Rev. Dr. H. C. Trumbull, in his “Blood Covenant” (1893), while gathering testimony from all nations to illustrate his view of the universality of blood as representing life, and the heart as the seat of life, as a part of the religious rite of a covenant, comes incidentally on this same idea of cannibalism as having a religious significance, or at least, as I have expressed above, as a corollary of witchcraft. This will explain why the African cannibal, in conquering his enemy, also eats him; why the heart is especially desired in such feasts; and why the body of any one of distinguished characteristics is prized for the cannibal feast. His strength or skill or bravery or power is to be absorbed along with his flesh.
Trumbull[85] quotes from Réville, the representative comparative religionist of France: “Here you will recognize the idea so widely spread in the two Americas, and indeed almost everywhere amongst uncivilized people (nor is it limited to the uncivilized), that the heart is the epitome, so to speak, of the individual,—his soul in some sense,—so that to appropriate his heart is to appropriate his whole being.”
A constant charge against sorcerers in West African tribes is that they have made a person sick by stealing and eating the sick one’s “heart,” and that the invalid cannot recover till the “heart” is returned.

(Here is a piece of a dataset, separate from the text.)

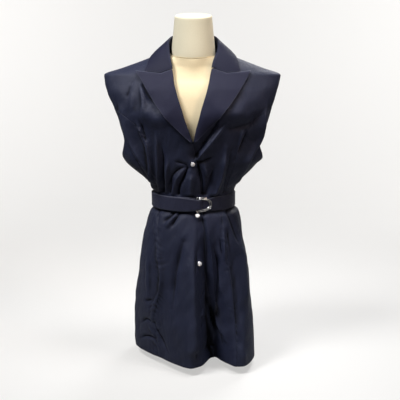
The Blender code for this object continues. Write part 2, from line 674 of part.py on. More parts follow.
def make_collar(look):
    """Stand and fall in one wall, bent over at the roll line."""
    stations = [(-1, row) for row in COLLAR[:0:-1]] + [(1, row) for row in COLLAR]
    grid = []
    for side, (seam, roll, place, follows) in stations:
        gorge = LEFT_GORGE if side < 0 else RIGHT_GORGE
        seam, roll = np.array(seam) * (side, 1, 1), np.array(roll) * (side, 1, 1)
        if seam[2] < NECKLINE_HEIGHT:
            down = (gorge[0][1] + GORGE_RISE - seam[2]) * follows
            moved = neckline_point(seam[2] + down, side) - seam
            seam, roll = seam + moved, roll + moved * (1, 1, 0) + np.array([0, 0, down])
        foot = collar_foot(place, side)
        line = [seam + (roll - seam) * i / COLLAR_STAND for i in range(COLLAR_STAND)]
        out = unit((foot - roll) * np.array([1, 1, 0]))
        line.append(roll + out * ROLL_BULGE + np.array([0, 0, ROLL_BULGE]))
        for t in COLLAR_FALL:
            point = roll + (foot - roll) * t + out * COLLAR_THROW * (1 - t)
            point[2] += COLLAR_CROWN * math.sin(math.pi * t)
            point += (gorge_point(gorge, t) - point) * follows
            line.append(ahead_of_front(point) if place[0] < 1 and t < 1 else point)
        grid.append(line)
    points = np.array(grid)
    return wall("collar", points, grid_outward(points), CLOTH, look)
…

Also, see Trumbull:[86] “The widespread popular superstition of the Vampire and of the ghoul seems to be an outgrowth of this universal belief that transfused blood is revivifying. The bloodless shades, leaving their graves at night, seek renewed life by drawing out the blood of those who sleep, taking the life of the living to supply temporary life to the dead.... An added force is given to all these illustrations of the universal belief that transferred blood has a vivifying power, by the conclusions of modern medical science concerning the possible benefits of blood-transfusion. The primitive belief seems to have had a sound basis in scientific fact.”
Histories of our American Indians are full of incidents showing how the heart of a captive who in dying had exhibited bravery in the endurance of torture, was promptly cut in pieces and eaten, to absorb his courage.
“The Ashanti fetichmen of West Africa, apparently acting on a kindred thought, make a mixture of the hearts of enemies mingled with blood and consecrated herbs, for the vivifying of the conquerors.”
“In South Africa, among the Amampondo, one of the Kaffir tribes, it is customary for the chief, on his accession to authority, to be washed in the blood of a near relative, generally a brother, who is put to death on the occasion, and has his skull used as a receptacle for blood.”[87]
Secret Societies.
Another outcome of witchcraft belief is the formation of secret societies, both male and female, of crushing power and far-reaching influence, which, in one aspect of their influence, the governmental, were the only authority, before the intrusion of foreign powers, which could settle a fierce personal dispute or enforce intertribal peace. But their possibilities for good were overbalanced by their actualities of evil.
Among these societies I have, in a previous chapter, mentioned as governmental agencies the Egbo of the Niger Delta, Ukuku of the Corisco region, and Yasi of the Ogowe. There is also in the Gabun region of the equator, among the Shekani, Mwetyi; among the Bakele, Bweti; among the Mpongwe-speaking tribes, Indâ and Njĕmbĕ; and Ukuku and Malinda in the Batanga regions.